Marianna Maia (34) e Fabiane Souza (39) se casaram em 2012, em Brasília (DF). Marianna relata que, ao contrário do que elas imaginavam, não houve barreira burocrática:“Fomos muito bem recebidas no cartório e bem orientadas”. Para ela, as principais barreiras ainda são sociais e culturais: “Queremos na verdade é ter nossa decisão respeitada como os demais casais, sem alarde ou preconceito. Mas continua grande o preconceito entre os familiares e os colegas de trabalho - na maioria os que são ligados a alguma religião”.
Um casal, para quem quiser ver
Mariana e Fabiane escolheram assumir o casamento em todos os espaços: “Sabemos que as pessoas fofocam e cochicham sobre isso, mas optamos pela sinceridade para cortar de uma vez as dúvidas.
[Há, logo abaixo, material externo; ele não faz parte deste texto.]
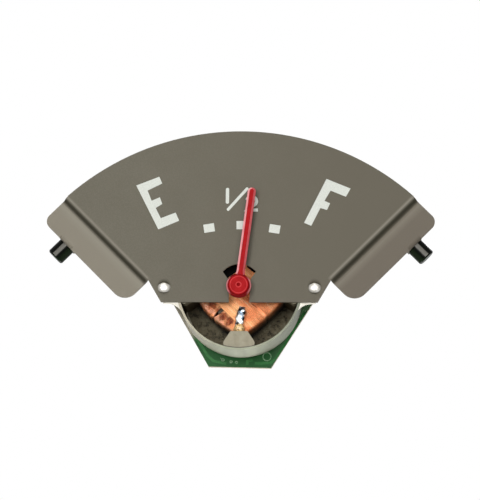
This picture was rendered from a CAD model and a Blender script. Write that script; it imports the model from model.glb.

Acreditamos que este é o verdadeiro presente dos dias de hoje: sermos livres para ser quem somos”. Marianna completa: “Mesmo sem nos beijar [em público], o olhar de cumplicidade fica muito evidente entre nós e é fácil perceber um casal, principalmente após toda visibilidade que a mídia tem dado ao assunto, especialmente as novelas - algumas vezes de forma bem torta, mas de qualquer maneira faz chegar à casa das pessoas um sopro da realidade para aqueles que ainda acreditam que nós, homossexuais, somos poucos, raros ou caricatos”.
Incêndio
Em setembro de 2014, criminosos incendiaram o Centro de Tradições Gaúchas (CTG) Sentinelas do Planalto, em Santana do Livramento (RS), em represália à reserva do local para a realização da cerimônia de um casamento coletivo, que incluía a união civil de duas jovens.
Apesar da violenta demonstração de intolerância, Solange Ramires, de 24 anos, e Sabriny Benites, de 26 anos, não desistiram: casaram no fórum do município, em cerimônia que contou com a presença da ministra chefe da Secretaria de Direitos Humanos da Presidência da República (SDH/PR), Ideli Salvatti, convidada pela Secretária de Justiça e Direitos Humanos no estado, Juçara Dutra Vieira.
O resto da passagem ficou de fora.